Mr. Philip closes by discussing various progresses of the church. It is important to note that he also mentions areas of lacking too, such as the education among girls (285). He would end by relaying the recent celebration of the Malankara Metropolitans’ jubilee year of ordination in 1901. He describes the grand scale of the celebration to show how far the Syriac community has come to its unprecedented success.

This book gave a through explanation of the Indian Church’s history. Mr. Philip does express his strong emotions throughout the book, especially when he deals with the C.M.S. Missionary. He spends a long chapter explaining the unfortunate conversion of Syriac Christians, and not Hindus, by these so-called missionaries (245). He also provides a convincing chart of how the C.M.S. Missionary followed a strategy similar to the Church of Rome (258). On the other hand, the author admits to two positive qualities of the missionaries’ labor: “spread of English education and the publication of the Bible in the vernacular” (237). Nonetheless, the author’s holds strong opinions against the C.M.S. Missionary since his church’s faith was compromised, causing a further split in his community.

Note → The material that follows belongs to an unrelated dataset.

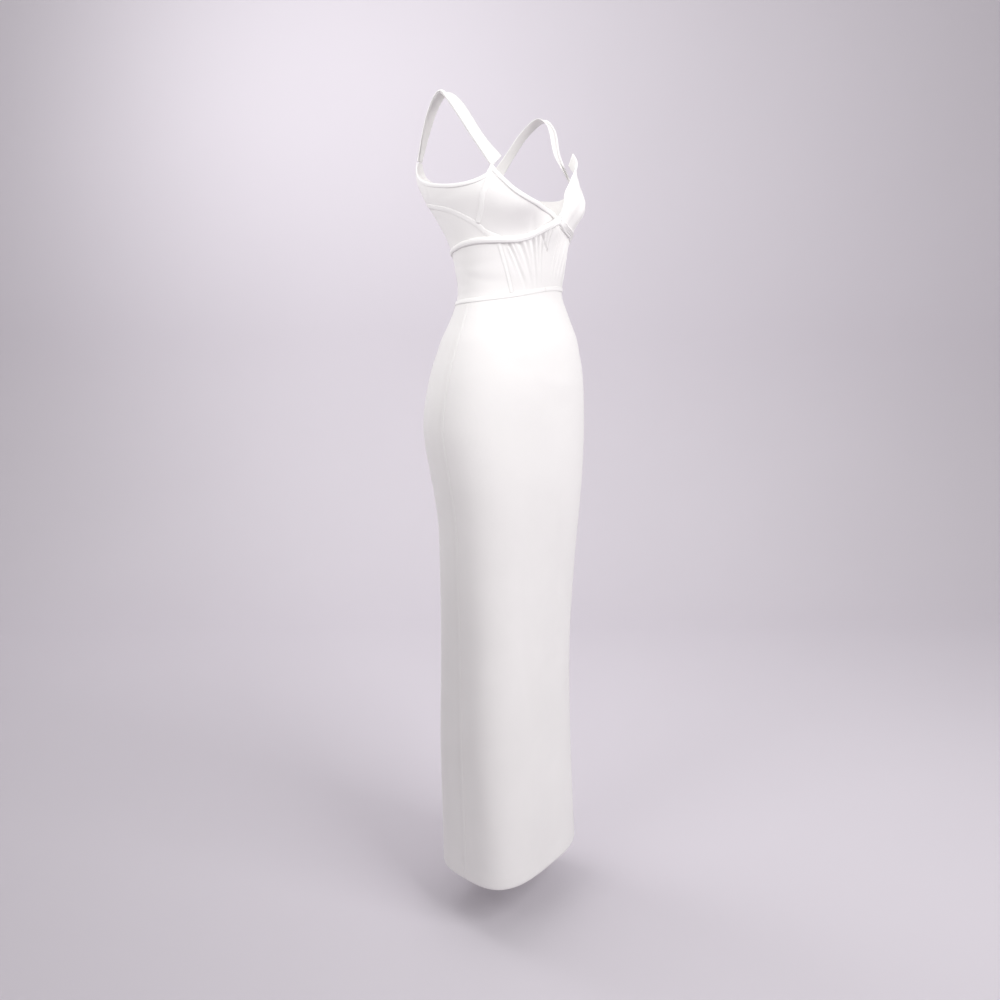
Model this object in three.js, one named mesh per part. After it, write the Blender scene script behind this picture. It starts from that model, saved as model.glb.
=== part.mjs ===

This book may not be ideal for those desiring a brief introduction to the history of the Indian Church. For one, it’s over three hundred pages long. In addition, it covers to the early twentieth century only. But overall the book gave a through account of the church’s history from an insider’s perspective. And more importantly, the reader gains an appreciation to the survival of this church for close to two millenniums filled with foreign subjections while living in a non-Christian nation. This is a miracle in and of itself.